● PROBLEM TO WORK ON:
Exactly repeat the line that contains "What parts and", then every line after it up to and including the final line.

★ ★ ★

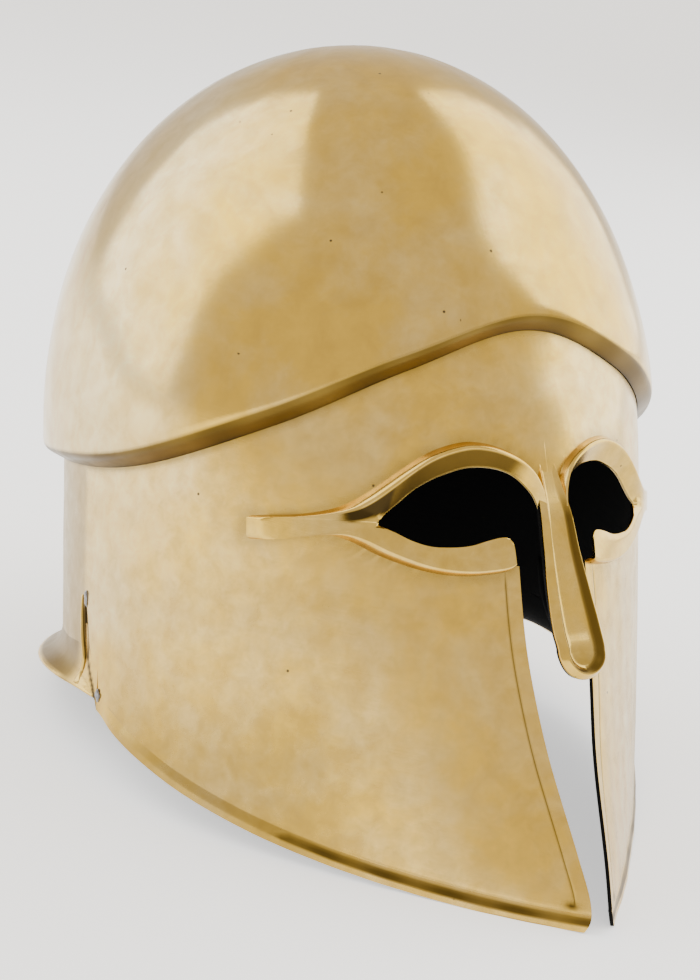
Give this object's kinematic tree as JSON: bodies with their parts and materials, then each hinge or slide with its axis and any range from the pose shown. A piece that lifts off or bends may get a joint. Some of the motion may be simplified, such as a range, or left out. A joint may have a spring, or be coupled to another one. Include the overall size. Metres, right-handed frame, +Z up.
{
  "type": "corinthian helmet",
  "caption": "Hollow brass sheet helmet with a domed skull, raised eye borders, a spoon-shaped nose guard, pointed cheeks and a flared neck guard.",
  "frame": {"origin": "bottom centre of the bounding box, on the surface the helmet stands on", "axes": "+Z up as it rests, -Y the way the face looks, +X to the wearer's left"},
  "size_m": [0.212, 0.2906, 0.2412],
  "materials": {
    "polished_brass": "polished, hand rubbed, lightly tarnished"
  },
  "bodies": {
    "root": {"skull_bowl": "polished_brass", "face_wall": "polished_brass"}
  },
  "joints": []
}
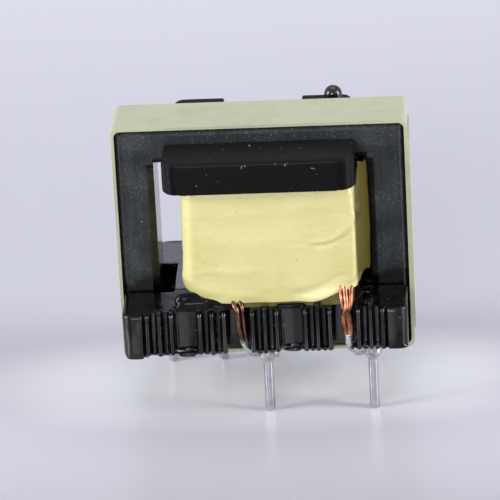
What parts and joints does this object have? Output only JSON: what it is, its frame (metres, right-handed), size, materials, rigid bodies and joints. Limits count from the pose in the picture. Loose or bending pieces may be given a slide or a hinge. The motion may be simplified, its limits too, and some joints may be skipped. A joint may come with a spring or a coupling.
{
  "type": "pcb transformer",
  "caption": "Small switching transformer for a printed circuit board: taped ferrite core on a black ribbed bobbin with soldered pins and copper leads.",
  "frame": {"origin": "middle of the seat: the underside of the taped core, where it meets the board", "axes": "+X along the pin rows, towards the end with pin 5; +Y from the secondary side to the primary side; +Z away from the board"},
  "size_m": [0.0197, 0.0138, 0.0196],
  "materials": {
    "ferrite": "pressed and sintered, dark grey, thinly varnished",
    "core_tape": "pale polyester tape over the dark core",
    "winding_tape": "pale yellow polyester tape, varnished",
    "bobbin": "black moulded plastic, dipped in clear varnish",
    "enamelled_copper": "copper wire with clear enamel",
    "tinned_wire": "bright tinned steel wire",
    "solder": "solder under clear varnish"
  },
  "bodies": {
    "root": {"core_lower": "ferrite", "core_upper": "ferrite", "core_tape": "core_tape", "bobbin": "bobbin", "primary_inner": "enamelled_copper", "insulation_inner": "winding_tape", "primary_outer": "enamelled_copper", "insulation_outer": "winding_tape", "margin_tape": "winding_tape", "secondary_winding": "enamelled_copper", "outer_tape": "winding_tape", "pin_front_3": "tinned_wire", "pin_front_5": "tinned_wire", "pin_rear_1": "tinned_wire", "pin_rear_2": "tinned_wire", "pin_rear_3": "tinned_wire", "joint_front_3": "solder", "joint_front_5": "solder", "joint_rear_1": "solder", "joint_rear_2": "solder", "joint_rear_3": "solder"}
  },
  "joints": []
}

★ ★ ★

● ANSWER TO THIS PROBLEM:
What parts and joints does this object have? Output only JSON: what it is, its frame (metres, right-handed), size, materials, rigid bodies and joints. Limits count from the pose in the picture. Loose or bending pieces may be given a slide or a hinge. The motion may be simplified, its limits too, and some joints may be skipped. A joint may come with a spring or a coupling.
{
  "type": "pcb transformer",
  "caption": "Small switching transformer for a printed circuit board: taped ferrite core on a black ribbed bobbin with soldered pins and copper leads.",
  "frame": {"origin": "middle of the seat: the underside of the taped core, where it meets the board", "axes": "+X along the pin rows, towards the end with pin 5; +Y from the secondary side to the primary side; +Z away from the board"},
  "size_m": [0.0197, 0.0138, 0.0196],
  "materials": {
    "ferrite": "pressed and sintered, dark grey, thinly varnished",
    "core_tape": "pale polyester tape over the dark core",
    "winding_tape": "pale yellow polyester tape, varnished",
    "bobbin": "black moulded plastic, dipped in clear varnish",
    "enamelled_copper": "copper wire with clear enamel",
    "tinned_wire": "bright tinned steel wire",
    "solder": "solder under clear varnish"
  },
  "bodies": {
    "root": {"core_lower": "ferrite", "core_upper": "ferrite", "core_tape": "core_tape", "bobbin": "bobbin", "primary_inner": "enamelled_copper", "insulation_inner": "winding_tape", "primary_outer": "enamelled_copper", "insulation_outer": "winding_tape", "margin_tape": "winding_tape", "secondary_winding": "enamelled_copper", "outer_tape": "winding_tape", "pin_front_3": "tinned_wire", "pin_front_5": "tinned_wire", "pin_rear_1": "tinned_wire", "pin_rear_2": "tinned_wire", "pin_rear_3": "tinned_wire", "joint_front_3": "solder", "joint_front_5": "solder", "joint_rear_1": "solder", "joint_rear_2": "solder", "joint_rear_3": "solder"}
  },
  "joints": []
}